UW News

January 15, 2009

Henry Louis Gates Jr. to meet with UW law students

Harvard professor Henry Louis Gates, Jr., a leading authority on African American history and culture, will meet with UW School of Law students for an informal Q&A session from 3 to 4 p.m. Friday, Jan. 16, at William H. Gates Hall.


The first African-American to be awarded an Andrew W. Mellon Foundation Fellowship, Gates received his M.A. and Ph.D. in English literature from Cambridge and his B.A. from Yale University. Gates attended Yale with UW School of Law Interim Dean Greg Hicks.


Gates is the Director of the W.E.B. Du Bois Institute for African & African American Research. He is also editor-in-chief of the Oxford African American Studies Center, the first comprehensive scholarly online resource in the field of African American Studies and Africana Studies, and of The Root, an online news magazine of African American news, culture, and genealogy.

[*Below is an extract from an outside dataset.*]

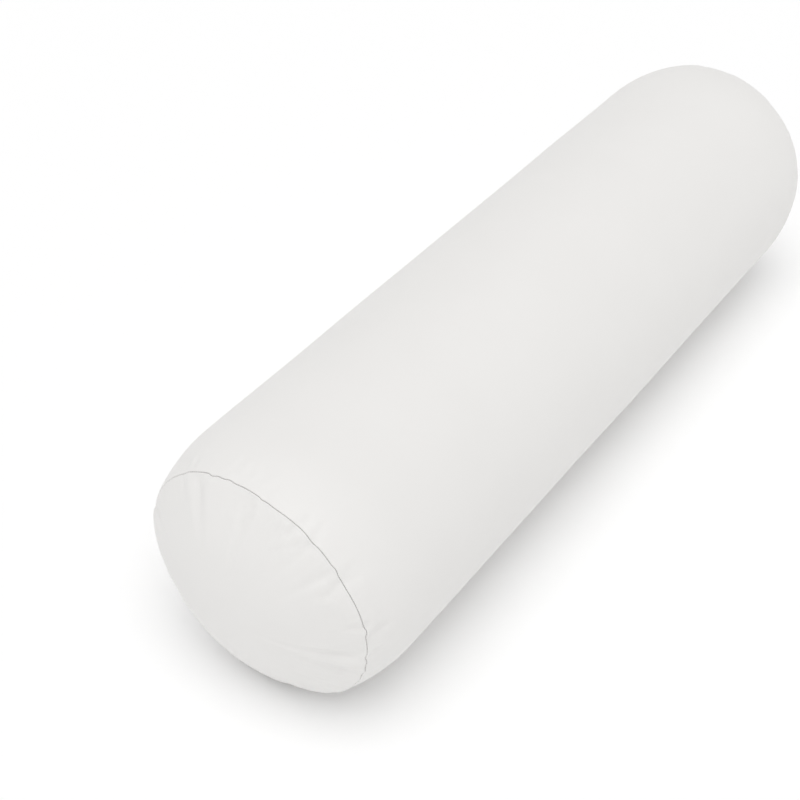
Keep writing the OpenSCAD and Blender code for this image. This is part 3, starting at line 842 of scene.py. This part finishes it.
for name, node in (("wadding_round_core", "fibre_wrap"),
                   ("wadding_plain_end", "fibre_pad_plain_end"),
                   ("wadding_zipped_end", "fibre_pad_zipped_end")):
    wadding_piece(name, node)


# ---- Stitches ----

CROSS_STITCH = 2.2 * MM
SEAM_STITCH_DEPTH = 0.42 * MM
TOP_STITCH = 2.4 * MM
TOP_STITCH_PROUD = 0.35 * THREAD_R
FOLD_TO_STITCH = 2 * MM


def stitch_angles(radius, start, stop):
    """The angles of a row of stitches round an end, half a pitch in from both of its ends."""
    count = int((stop - start) * radius / STITCH_PITCH)
    return start + (stop - start) * (np.arange(count) + 0.5) / count


def seam_stitches(name, end, theta, node):
    """Thread that crosses from one turned-in cloth to the other, down in the seam."""
    depth = -SEAM_STITCH_DEPTH
    middle = end.in_seam(np.zeros_like(theta), depth, theta)
    to_dome = end.in_seam(np.full_like(theta, MM), depth, theta) - middle
    capsule_piece(name, middle, to_dome, CROSS_STITCH, node)


def side_stitches(name, form, angle, node):
    """Thread across the lengthwise seam."""
    reach = form.straight - STITCH_PITCH
    x = np.arange(-reach, reach, STITCH_PITCH)
    r = form.radius - SEAM_STITCH_DEPTH + lumps(form, x, angle)
    theta = np.full_like(x, angle)
    middle = in_space(form, x, r, theta)
    round_wall = in_space(form, x, r, theta + NUDGE) - middle
    capsule_piece(name, middle, round_wall, CROSS_STITCH, node)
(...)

An influential cultural critic, Gates has written cover stories for Time magazine, articles for the New Yorker, and guest columns in the New York Times.


Before joining the Harvard faculty, Gates taught at Yale, Cornell, and Duke. His honors and grants include a MacArthur Foundation Genius Grant, the George Polk Award for Social Commentary, Time magazine’s “25 Most Influential Americans,” a National Humanities Medal, election to the American Academy of Arts and Letters, and 49 honorary degrees.


Gates has been the host and co-producer of African American Lives and African American Lives 2, in which the lineage of notable African Americans, including Oprah Winfrey, is traced using genealogical resources and DNA testing.